In the absence of direct evidence connecting Murdaugh to the killings -- no murder weapon, bloody clothing or eyewitnesses -- key arguments in his trial have revolved around the timeline of events and Murdaugh's whereabouts the night of June 7, 2021.
In particular, prosecutors used video filmed at the dog kennels shortly before authorities say the killings took place to show Murdaugh was at the scene just minutes before the fatal shootings. Multiple witnesses testified that Murdaugh's voice can be heard in the background of the video, which was filmed on Paul's phone starting at 8:44 p.m. In his testimony, Murdaugh admitted he was indeed there and had lied about it.

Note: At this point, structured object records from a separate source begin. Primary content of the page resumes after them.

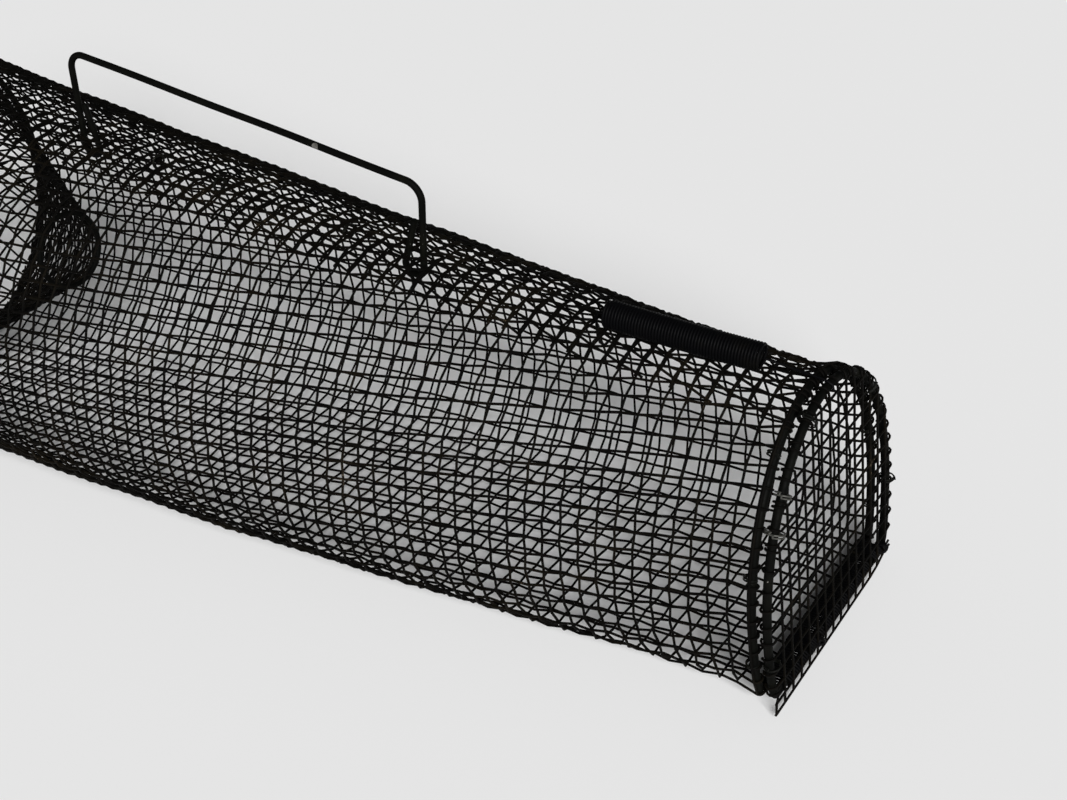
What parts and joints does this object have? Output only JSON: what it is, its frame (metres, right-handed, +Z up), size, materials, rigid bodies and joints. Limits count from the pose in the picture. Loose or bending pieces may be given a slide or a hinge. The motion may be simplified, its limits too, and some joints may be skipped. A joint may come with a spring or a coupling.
{
  "type": "minnow trap",
  "caption": "Tapering black wire-mesh minnow trap with an inward funnel at the round end, a sprung hinged door at the flat-bottomed end and a wire carry handle.",
  "frame": {"origin": "under the middle of the trap's box, on the surface it stands on", "axes": "+X along the body from the funnel end to the door end, +Y to the far side, +Z up"},
  "size_m": [0.4738, 0.1684, 0.1771],
  "materials": {
    "coated_mesh": "black vinyl-coated woven wire, satin",
    "coated_rod": "black vinyl-coated steel rod, satin, chipped in places",
    "dark_spring_wire": "black coated spring wire, satin",
    "tie_wire": "galvanised tie wire, dull"
  },
  "bodies": {
    "trap_body": {"body_mesh": "coated_mesh", "body_end_ring": "coated_rod", "mouth_ring": "coated_rod", "throat_ring": "coated_rod", "funnel_mesh": "coated_mesh", "hinge_wrap_near": "dark_spring_wire", "hinge_wrap_far": "dark_spring_wire", "door_spring": "dark_spring_wire", "body_ring_tie_1": "tie_wire", "body_ring_tie_2": "tie_wire", "body_ring_tie_3": "tie_wire", "body_ring_tie_4": "tie_wire", "body_ring_tie_5": "tie_wire", "body_ring_tie_6": "tie_wire", "mouth_clip_1": "tie_wire", "mouth_clip_2": "tie_wire", "mouth_clip_3": "tie_wire", "mouth_clip_4": "tie_wire", "mouth_clip_5": "tie_wire", "mouth_clip_6": "tie_wire", "mouth_clip_7": "tie_wire", "mouth_clip_8": "tie_wire", "throat_clip_1": "tie_wire", "throat_clip_2": "tie_wire", "throat_clip_3": "tie_wire", "throat_clip_4": "tie_wire", "seam_clip_1": "tie_wire", "seam_clip_2": "tie_wire", "seam_clip_3": "tie_wire", "seam_clip_4": "tie_wire", "seam_clip_5": "tie_wire", "seam_clip_6": "tie_wire"},
    "door": {"door_ring": "coated_rod", "door_mesh": "coated_mesh", "door_ring_tie_1": "tie_wire", "door_ring_tie_2": "tie_wire", "door_ring_tie_3": "tie_wire", "door_ring_tie_4": "tie_wire", "door_ring_tie_5": "tie_wire", "door_ring_tie_6": "tie_wire"},
    "handle": {"carry_handle": "coated_rod"}
  },
  "joints": [
    {"name": "door_open", "type": "hinge", "parent": "trap_body", "child": "door", "pos_m": [0.23222, 0, 0.007], "axis": [0, 1, 0], "range_deg": [0, 70], "stiffness_Nm_per_rad": 0.15, "springref_deg": -17.19, "deforming": ["door_spring"]},
    {"name": "handle_swing", "type": "hinge", "parent": "trap_body", "child": "handle", "pos_m": [0.07906, 0, 0.11586], "axis": [0.9879, 0, -0.1549], "range_deg": [-45, 45]}
  ]
}
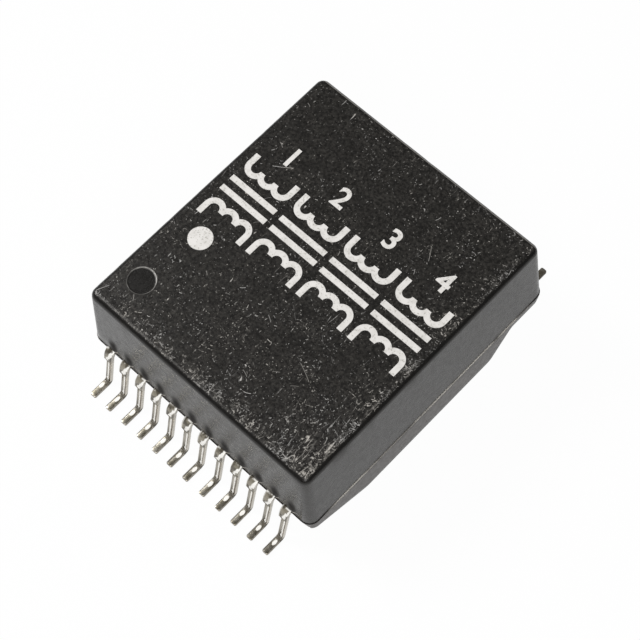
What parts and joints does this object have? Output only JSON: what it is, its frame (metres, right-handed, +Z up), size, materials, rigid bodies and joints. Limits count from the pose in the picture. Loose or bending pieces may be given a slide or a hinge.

Murdaugh testified last week that he went down to the kennels at Maggie's request, but then returned to the house and laid down on a couch. When he got up, he said, he drove to visit his ailing mother at her home in nearby Almeda, before returning to his property later that night. Police say he called 911 at 10:07 p.m. to report finding the bodies.
The defense has painted Murdaugh as a loving father and husband being wrongfully accused of the killings after what it says has been a mishandled investigation and crime scene.
Among the witnesses called by Murdaugh's attorneys were his former legal partner who testified the scene was not properly secured, and a forensics expert who said his analysis suggests two shooters carried out the killings.
The defense has further tried to establish that Maggie and Paul's time of death could have fallen in a much longer time window than prosecutors have presented.
Last week, Colleton County Coroner Richard Harvey testified that he estimated the time of death to be around 9 p.m. -- just minutes after Murdaugh's voice was captured on the video -- based in part on armpit checks he conducted to feel how warm the bodies were.
However, when asked by the defense if the pair could have been shot anytime between 8 or 10 p.m., Harvey said yes.
A forensic pathologist, Jonathan Eisenstat, testified Monday that armpit temperature checks are "just not a valid method to try to make a determination of time of death," calling the technique "just a guess."